У Мити великая способность работать при посторонних. Вдохновение его непугливо, не шарахается прочь от вида неожиданных гостей. Он разговаривает о чем угодно, может даже спорить о чем-нибудь горячо, а рука в это время точна и тверда. Впрочем, речь тут не о вдохновении — просто он не может сидеть просто так, без дела, а разговор — разве это дело?
— Обнос, Дмитрий! — протестовал гость. — Облыжно обносишь! Где мне, ослопу, обольщать чужих жен! Понеже неразумен аз, яко дубовый пень.

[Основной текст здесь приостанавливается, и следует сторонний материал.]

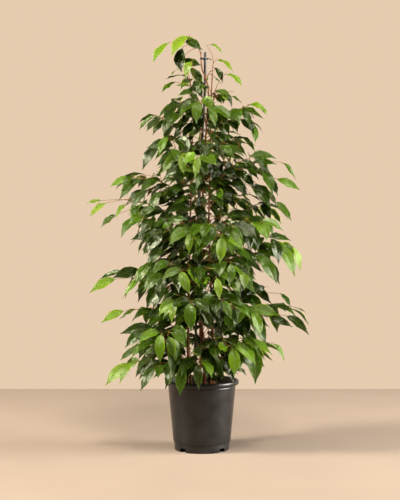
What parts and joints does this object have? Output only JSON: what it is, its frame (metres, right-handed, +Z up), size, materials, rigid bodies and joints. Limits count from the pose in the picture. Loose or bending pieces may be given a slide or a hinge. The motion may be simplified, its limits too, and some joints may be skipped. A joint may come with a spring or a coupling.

Голова у Радова посажена плотно на плечи, оглянуться назад для него означает поворотиться всем телом, и может, поэтому он как-то по-особенному поворотлив и даже ловок, хотя внешне очень медвежковат. Напрасно Митя задирает Ивана — даже в шутливой схватке ему не устоять.
— Садитесь, послухи, на лавицу, — разрешал Радов отечески мизинным и садился сам. — Вались дерево на дерево! Ты, односумка, ошую, а вы, болезные, одесную. Дмитрий, кончай копышкаться! Принеси ты нам, отец родной, братину с романеей да ендову с малмасеей и к нам бражна побольше, потому шумство затеем.
В мастерской у Дмитрия Васильевича имелся на этот случай самовар, помятый и не однажды хозяином собственноручно паянный и луженный, яростно натертый зубным порошком — настоящий тульский самовар, добытый с чердака родного деревенского дома, ведра на полтора — как раз для всей честной компании. Пить спиртное у себя в мастерской Дмитрий Васильевич никогда не разрешал, и все это знали.